Making Waves: Faye Toogood
With their $8 million gold and diamond iPhone covers, black hole–inspired storage vessels, and lamps like glowing macrame, these audacious up-and-comers are wowing the design world.
Faye Toogood, the London-based interiors stylist who has spent the past decade creating sets for Wallpaper and The World of Interiors magazines, as well as shop interiors for Tom Dixon and Dover Street Market, has made the leap into furniture design with her first collection, Assemblage 1. Made in Britain and crafted primarily from three native materials—sycamore, brass, and Portland stone—the line alludes to Toogood’s childhood in the English countryside, yet it looks at home in even the most urban interiors. “I didn’t want the collection to be too country,” she says. “I like the glamour and luxury of the city. I wanted it to be Wellies and lipstick as opposed to Birkenstocks and dirty hair.” A side chair, which combines a three-legged milking stool and the handle of a gardening spade, has brass metalwork snaking down its legs like stitching on the back of a seamed stocking; a wooden armoire with slatted tambours is modeled after corrugated-iron grain silos; and, in a nod to her ornithologist father, Toogood, 34, customized leather binocular bags with tiny mirrors and gold pigskin pockets.

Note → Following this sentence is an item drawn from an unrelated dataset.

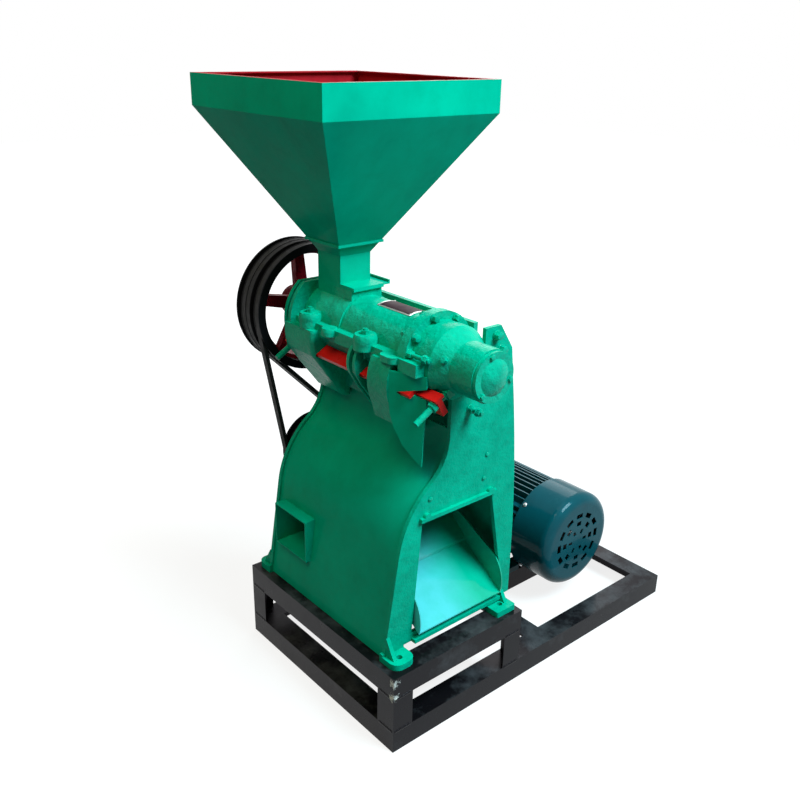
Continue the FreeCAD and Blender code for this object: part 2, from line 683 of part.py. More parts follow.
def make_blower():
    y0 = BLOWER_FRONT_Y
    y1 = BLOWER_REAR_Y
    inside_x = LEFT_KNEE[0] + 30
    housing = scroll(0, y0, y1, inside_x)
    housing = housing.cut(scroll(SHEET, y0 + SHEET, y1 - SHEET, inside_x - 1))
    housing = housing.cut(rod_y(SHAFT_X, BLOWER_Z, BLOWER_EYE_R, y0 - 1, y0 + SHEET + 1))
    housing = housing.cut(rod_y(SHAFT_X, BLOWER_Z, BLOWER_SHAFT_R + 6, y1 - SHEET - 1, y1 + 1))
    stays = []
    for x in (SHAFT_X - 70, SHAFT_X + 90):
        stays.append(box(x - 10, x + 10, y1, REAR_PLATE_Y, BLOWER_Z - 16, BLOWER_Z + 16))
    PIECES["blower_housing"] = [fused(housing, stays)]

    low, high = nozzle_levels()
    duct = box(NOZZLE_LIP_X, inside_x, y0, y1, low, high)
    duct = duct.cut(box(0, inside_x + 1, y0 + SHEET, y1 - SHEET, low + SHEET, high - SHEET))
    PIECES["side_nozzle"] = [duct]

    hub_y0 = y0 + 24
    hub_y1 = y1 - SHEET - 6
    hub = ring_y(SHAFT_X, BLOWER_Z, IMPELLER_HUB_R, BLOWER_SHAFT_R, hub_y0, hub_y1)
    disc = ring_y(SHAFT_X, BLOWER_Z, IMPELLER_R - 8, BLOWER_SHAFT_R, hub_y1 - IMPELLER_WALL, hub_y1)
    blades = []
    for k in range(IMPELLER_BLADES):
        blade = box(SHAFT_X + IMPELLER_HUB_R - 3, SHAFT_X + IMPELLER_R, hub_y0, hub_y1,
                    BLOWER_Z - IMPELLER_WALL / 2, BLOWER_Z + IMPELLER_WALL / 2)
        blade.rotate(Vector(SHAFT_X, 0, BLOWER_Z), BACK, k * 360.0 / IMPELLER_BLADES)
        blades.append(blade)
    PIECES["blower_impeller"] = [fused(hub, [disc] + blades)]

    housing_end = REAR_PLATE_BACK + BLOWER_HOUSING_LENGTH
    pulley_y = groove_y(BLOWER_GROOVE_NUMBER)
    far = pulley_y + GROOVE_EDGE + 8
    PIECES["blower_shaft"] = [rod_y(SHAFT_X, BLOWER_Z, BLOWER_SHAFT_R, hub_y0 - 6, far)]
    bearing_hole = BLOWER_BEARING_R
    block = ring_y(SHAFT_X, BLOWER_Z, BLOWER_HOUSING_R, BLOWER_SHAFT_R + 2,
                   REAR_PLATE_BACK, housing_end)
    seats = bearing_rows(REAR_PLATE_BACK, housing_end, BLOWER_BEARING_WIDTH)
    for start in seats:
        block = block.cut(rod_y(SHAFT_X, BLOWER_Z, bearing_hole, start, start + BLOWER_BEARING_WIDTH))
    PIECES["blower_bearing_housing"] = [block]
    PIECES["blower_bearings"] = [
        ring_y(SHAFT_X, BLOWER_Z, bearing_hole, BLOWER_SHAFT_R + RUNNING,
               start, start + BLOWER_BEARING_WIDTH) for start in seats
    ]
    PIECES["blower_pulley"] = [grooved_wheel(SHAFT_X, BLOWER_Z, BLOWER_PULLEY_R, pulley_y, 1,
                                             BLOWER_SHAFT_R, 14)]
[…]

Her favorite, Element (above)—a coffee table composed of a glass top on a brass tube, a sycamore sphere, and a stone cube—is part 1960s play set, part Suprematist art, at once new and eternal. Next up: Assemblage 2, which she describes as a “darker, tougher” reinterpretation of the objects from her first collection, had its debut at the just-wrapped Salone Internazionale del Mobile (studiotoogood.com).